Un autre point partagé par ces deux textes : l'écriture. On devine deux styles, deux imaginaires et deux vocabulaires distincts. Mais l'écriture est tout aussi raffinée, élégante, épurée dans un cas comme dans l'autre.
Sinon, les deux textes empruntent des chemins séparés.
Jeanne d'Asturie : La couleur des Draps Il s'agit du journal d'une jeune femme de 23 ans, avec un penchant (post-adolescent ou pré-midlife crisis ?) au spleen : elle fixe beaucoup sur l'inévitable de la routine - de la vie, du couple -, sur le passage du temps, sur le déclin physique, surtout celui féminin. La fin du journal est un peu brusque, même si le cours des pensées de la jeune femme conduit le lecteur vers cette issue : elle arrête au moment ou elle se sent prise sans possibilité d'échapper au concret, au quotidien.
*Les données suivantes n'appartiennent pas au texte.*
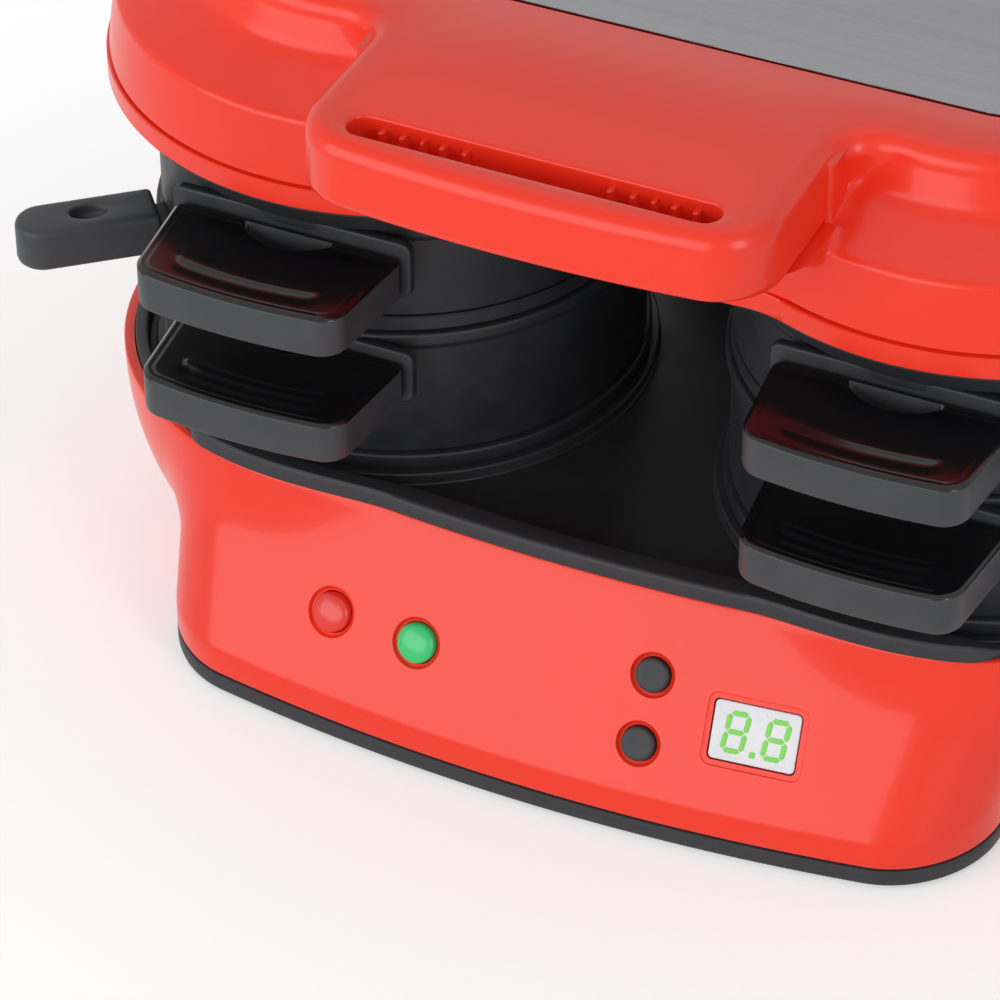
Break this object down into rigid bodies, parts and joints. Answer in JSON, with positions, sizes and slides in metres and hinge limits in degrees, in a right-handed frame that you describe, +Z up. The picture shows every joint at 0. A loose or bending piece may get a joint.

Ce qui peut froisser les principes de bienséance de son époque ? Sa vie érotique qui dans les années 1940 peut être définie comme légère et désordonnée. Et sa révolte contre l'uniforme de l'existence considérée décente pour une femme : une vie délimitée par la condition d'épouse et mère. Son ironie et manque d'enthousiasme par rapport à ce type d'existence est une sorte de révolte. C'est aussi une introspection du besoin de la femme d'être perçue et reconnue comme un être avec pleins droits à l'autonomie, sur tous les niveaux.
Ses réflexions sont agréables à parcourir, les dialogues avec son amoureux ont un ton intime, sans trace de sucre ou pathétisme. Les dialogues ne servent pas à ponctuer des moments critiques, et c'est un aspect que j'apprécie. Les scènes érotiques joignent la farandole des réflexions d'une façon à part : elles se construisent autour d'un detail qui s'est figé dans la mémoire de la jeune femme. Un coup d'œil dans la glace où elle contemple sa nudité, méditation sur le 69, une marque amoureuse sur sa peau... voici les choses qui déclenchent des pensées et des souvenirs décrits ensuite.
Nicole Autrain : Carnet d'une Invertie Le second texte de ce volume est un dérapage graduel dans le fantastique. C'est une fantaisie érotique où le sadisme est poussé a l'extrême. Le Paris huppé d'après-guerre semble la scène d'une pièce absurde aux personnages fabuleux s'adonnant aux comportements et pratiques sexuelles extrêmes. Une jeune femme très belle, très riche nous introduit dans son existence très peu conventionnelle : celle une lesbienne expérimentale, temperamentale, qui ne se contente pas de passions vécues à moitié.
La violence semble d'être la force motrice de ce court roman : tomber amoureuse incite à l'agressivité, faire l'amour donne envie de détruire, vivre l'orgasme va main en main avec la mort. Je me suis surprise à essayer de retrouver les correspondants des contes de fées traditionnels ! Parce qu'il ne faut pas se leurrer : chaque personnage est plutôt un symbole, ou figure archétype : le parcours de Florence, la protagoniste, rappelle les aventures initiatiques des héros de contes. La fin ne surprend pas si on choisit d'aborder le texte sous cet angle.
Les comportements sont des métaphores, les sentiments sont des hyperboles. Les images violentes, les codes de comportement sembleront peut-être familiers à ceux qui ont lu l'Histoire d'O. Ce qui fait penser que l'on a affaire en fait a ce que l'on appelle en littérature les topoi, c'est a dire des lieux communs, des images dont la présence est nécessaire dans un texte pour qu'il soit défini comme appartenant à un certain genre.
Avec ces idées en tête, je pense que ce texte est plutôt dérangeant en forme qu'en fond. Quoi que...
Pour conclure : un petit volume pour les fans de curiosa, pour les fans de l'Histoire d'O, et pour tous ceux qui aiment la bonne littérature dans tous ces avatars.